No entanto, não é de hoje que nasce nela esse apelo por cinema de gênero, envolvendo terror, suspense e fantasia, este é um interesse que nutre desde a infância. Para Medusa, os filmes que serviram como base ou referências foram Suspiria, de Dario Argento; Cidade dos Sonhos e a série Twin Peaks, de David Lynch, além do mais recente Corra!, de Jordan Peele.

“Nos últimos anos acompanhamos esse crescimento dos que alguns vêm chamando de “horror social” e para mim nada mais pertinente do que transformar os horrores que presenciamos em nosso país e em nosso dia a dia em filmes de terror. Em Mate-Me Por Favor, algumas das inspirações vieram dos medos, desafios e pulsões de ser uma adolescente em um corpo feminino. Já em Medusa, a parte com inspirações mais realistas é para mim aquela mais aterrorizante, e um dos pontos de partida foi o exercício de pesquisar e entender o outro: quem é a jovem brasileira de extrema direita, que já nasceu em um ambiente ultra conservador? O que a move, quais são os seus medos? Mas acima de tudo Medusa foi para mim uma espécie de catarse, um modo de lidar com uma série de notícias cada vez piores e com o avanço da extrema direita. Por isso foi de extrema importância dar uma forma ficcional a todas essas inspirações reais, com espaço para o horror, o fantástico e o humor”, comentou.

Com Medusa, filme premiado nos mais diversos e relevantes festivais nacionais e internacionais, Anita também vem se tornando um nome que chama atenção dos analistas e críticos da indústria como um todo, o que a motiva para continuar criando, aberta às suas mais variadas inquietações, mas sempre tentando unir todas essas características em seu trabalho.

“Em Medusa, eu queria muito falar do Brasil contemporâneo, da ascensão da extrema direita e do machismo estrutural. Porém, agora estou desenvolvendo um projeto fantástico e musical, inspirado em uma experiência que eu vivi. Talvez essa união seja pelo interesse em transportar seja o que for para um universo alternativo, com espaço para a fantasia, o horror, o humor e muitas músicas”, concluiu.
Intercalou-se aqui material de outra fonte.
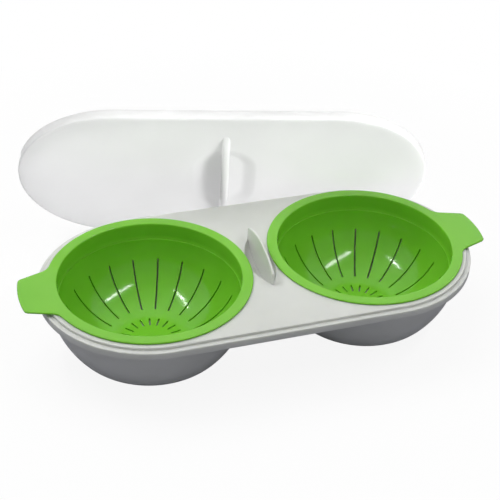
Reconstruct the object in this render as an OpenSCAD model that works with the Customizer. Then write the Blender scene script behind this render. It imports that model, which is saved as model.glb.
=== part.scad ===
// Microwave egg cooker: a white tray with two bowls, a green strainer cup in each bowl,
// and a frosted lid that leans forward on the tray's back edge.
// Units are millimetres, the table is at z = 0 and the tray's long side runs along x.

/* [Tray] */

// distance between the middles of the two cups
cup_pitch = 123; // [118:1:136]
// wall of the tray
tray_wall = 1.6; // [1.2:0.1:2]
// height of the deck's top above the table
deck_top = 45.6; // [42:0.2:49]
// width of the deck outside a cup's flange
deck_margin = 2.2; // [1.4:0.2:5]
// drop from the deck to the ledge that carries the lid
step_drop = 1.6; // [1.2:0.2:3]
// width of the ledge
ledge_w = 2.5; // [2:0.1:5]
// height of the skirt that hangs from the ledge
skirt_h = 4.4; // [3:0.2:9]
// room between a cup's wall and the bowl round it
cup_room = 2.3; // [1.6:0.1:2.6]
// length of the bowl's straight wall below the deck
bowl_straight = 3; // [1:0.5:6]
// radius of the bowl's rounding into its foot
bowl_corner_r = 22; // [14:1:26]

/* [Grip of the tray] */

// length of the upright fin
fin_len = 45; // [34:1:52]
// thickness of the fin
fin_t = 1.4; // [1.2:0.1:2]
// height of the fin above the deck at its ends
fin_end_h = 7; // [4:0.5:9]
// height of the fin above the deck at its middle
fin_mid_h = 13; // [10:0.5:14]
// length of the finger hollow that the fin divides
hollow_len = 44; // [32:1:50]
// part of the wall by which the hollow keeps clear of the bowls
hollow_gap = 0.1; // [0:0.05:0.6]

/* [Cups] */

// wall of a cup
cup_wall = 1.4; // [1:0.1:2]
// radius of a cup's mouth
mouth_r = 49.1; // [46:0.1:52]
// width of the flat flange round the mouth
flange_w = 5.9; // [5:0.1:7]
// thickness of the flange and the handle
flange_t = 1.2; // [1:0.1:2]
// depth of the mouth's straight wall
mouth_depth = 10.5; // [8:0.5:13]
// step between the straight wall and the strainer's curve
mouth_step = 0.45; // [0.2:0.05:0.9]
// radius of the strainer's curve, seen from the side
curve_r = 34.8; // [30:0.2:37]
// room between a cup's floor and the tray's floor
floor_gap = 0.3; // [0.2:0.1:3]

/* [Slots] */

// number of long slots in a cup, and of short slots in its floor
slots = 20; // [10:1:24]
// width of a slot
slot_w = 1; // [0.6:0.1:1.4]
// angle below the level at which a long slot starts
slot_top_a = 22.7; // [16:0.1:30]
// angle below the level at which a long slot ends
slot_end_a = 73.1; // [60:0.1:76]
// distance of a short slot's inner end from the cup's axis
star_in_r = 11.5; // [9:0.5:13]
// length of a short slot
star_len = 6; // [3:0.5:8]

/* [Handles] */

// reach of a handle from its flange's edge
handle_reach = 14.5; // [8:0.5:24]
// half of a handle's width near its tip
handle_half = 14.5; // [9:0.5:17]
// distance from the tip at which that width is taken
handle_tip_in = 3.5; // [2.5:0.5:6]
// angle by which a handle's side widens towards its flange
handle_taper = 18.4; // [6:0.2:22]
// radius of a handle's bowed end
handle_end_r = 60; // [40:1:90]
// radius of the corners of that end
handle_corner_r = 3; // [1.5:0.5:5]
// radius of the fillet between handle and flange
handle_fillet = 8; // [4:0.5:12]

/* [Lid] */

// thickness of the lid's plate and its lip
lid_t = 1.2; // [1:0.1:1.6]
// height of the closed lid above the ledge
lid_h = 6; // [5.4:0.1:9]
// room between the lid's lip and the deck's edge
lid_room = 0.4; // [0.2:0.1:0.6]
// room left for a handle in the lip's notch
notch_room = 0.8; // [0.4:0.1:2]
// room left for the fin in the lid's hollow web
web_room = 0.4; // [0.2:0.1:1]
// wall of the web
web_wall = 0.8; // [0.6:0.1:1.6]
// length of the web
web_len = 84; // [66:1:96]
// half of the width of the sunk pan beside the web
pan_half_w = 19; // [14:0.5:22]
// half of the length of the pan
pan_half_len = 30; // [26:0.5:34]
// slope of the pan's side, from the level
pan_slope = 32; // [20:1:45]
// wall of the pan
pan_wall = 1; // [0.8:0.1:1.2]
// room between the pan and the flanges under it
pan_room = 0.3; // [0.1:0.1:0.8]

/* [Lid at rest] */

// lean of the lid from the upright, forward over the tray
lid_lean = 24; // [18:0.5:32]
// turn of the lid about the upright, right end forward
lid_turn = 14.3; // [4:0.1:20]
// shift of the lid along its length, to the left
lid_shift = 17.7; // [0:0.1:30]
// room between the lid's face and the tray's edge that carries it
lean_gap = 0.1; // [0:0.05:0.5]

/* [Hidden] */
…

Além do filme citado acima, Anita também está envolvida em outro longa clássico de terror, além de estar em processo de apresentar para players interessados uma série de horros adolescente.

Medusa é seu segundo longa-metragem e estreou na Quinzena dos Realizadores do Festival de Cannes. Depois, participou de festivais tais como TIFF, Sitges Film Festival (Melhor Direção), Tromsø Int. Film Festival (Melhor Filme), IndieLisboa (Prêmio Especial do Júri), Festival do Rio (Melhor Filme, Melhor Direção e Melhor Atriz Coadjuvante), Raindance Film Festival (Melhor Filme Internacional), Palm Springs Int. Film Festival (Menção Honrosa), Viennale, Jeonju Int. Film Festival e IFFR. O longa já teve lançamento comercial em países como Estados Unidos, França e Alemanha. Com produção da Bananeira Filmes, de Vania Catani, e da MyMama Entertainment, de Mayra Faour Auad, o filme é uma distribuição da Vitrine Filmes, por meio do projeto Sessão Vitrine, contemplado pelo PROAC 34/2022, programa de fomento do Governo do Estado de São Paulo e Secretaria de Cultura e Economia Criativa do Estado de São Paulo.

Além de Mari Oliveira, que vive a protagonista, o filme tem elenco formado por Lara Tremouroux, Felipe Frazão, João Oliveira, Thiago Fragoso e Joana Medeiros, entre outros.